For pre-revenue portfolios valued above $5M, the insurance-wrapped structure provides the cleanest path. The insurance policy removes the lender's collateral risk, which opens better rates and higher loan-to-value ratios than an uninsured IP loan.

For portfolios already generating $500K+ in annual licensing revenue, royalty-backed facilities offer the lowest rates (6-10%) and most favorable terms because the lender sees a self-liquidating cash flow, not just a collateral position. Beyond Elevation helps founders determine which structure maximizes capital while minimizing cost using the same valuation methodology deployed across billions in IP transactions.

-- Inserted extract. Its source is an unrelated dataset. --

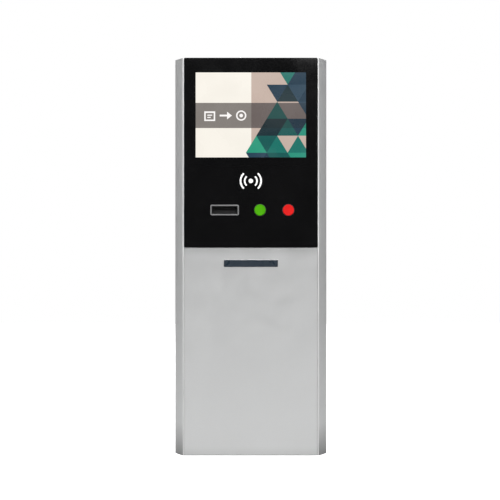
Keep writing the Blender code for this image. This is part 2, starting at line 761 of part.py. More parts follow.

Why Most Founders Miss Non-Dilutive Funding Entirely

Most founders miss non-dilutive funding for startups because their advisors do not know it exists. Patent attorneys file claims. VCs offer equity. Neither has an incentive to introduce IP-backed lending into the conversation. The founder's cap table suffers from an information asymmetry that benefits everyone except the founder.

Hayat Amin argues this is the single biggest structural inefficiency in startup finance: "Founders sit across the table from investors negotiating dilution while their patent portfolio sits in a drawer, bankable and ignored. The IP is literally collateral. Nobody in the room tells them because nobody in the room makes money from the debt option."

The fix is straightforward. Before your next equity round, get an independent IP valuation. Understand the collateral value of your portfolio. Run the debt-vs-dilution math on your specific numbers. Then negotiate from a position of optionality instead of necessity. That single step changes the power dynamic of every fundraising conversation. Beyond Elevation runs this analysis as the first step of every engagement for founders considering their next raise. Companies with patents are 10.2x more likely to secure early-stage funding. The question is not whether to raise. It is whether to sell equity you do not need to sell.

FAQ

How much non-dilutive funding can a startup raise using patents?

Insurance-wrapped IP loans typically range from $2M to $20M depending on portfolio size and collateral value. Royalty-backed facilities can exceed $20M for portfolios with strong licensing revenue. Loan-to-value ratios range from 20-40% for standard IP term loans to 50-70% for royalty-backed structures.

Do you need granted patents or do pending applications qualify?

Granted patents are the standard collateral. Pending applications carry limited collateral value because they include prosecution risk. Some lenders accept portfolios with a mix of granted and pending claims, but the loan-to-value ratio reflects the prosecution uncertainty on pending filings.

Is non-dilutive funding for startups faster than raising an equity round?

IP-backed loans typically close in 60-90 days, roughly equivalent to a fast equity round. Royalty-backed facilities close in 30-60 days because the underwriting is simpler. Both are faster than a full VC fundraising process that averages 3-6 months from first meeting to wire.

What happens to the patents if the startup defaults on an IP-backed loan?

The lender takes possession of the patent portfolio, similar to a bank foreclosing on real estate. In insurance-wrapped structures, the insurance carrier pays the lender and takes control of the portfolio for monetization. Portfolio quality determines the lender's confidence in recovery, which is why the bankability tests matter.

Can a startup combine IP-backed debt with equity financing?

Yes. Many founders use IP-backed lending to extend runway between equity rounds, reducing total dilution across the company's lifecycle. Raising $3M in IP-backed debt before a Series B lets you grow into a higher valuation before pricing the equity round, which reduces the percentage you give up when you do sell shares.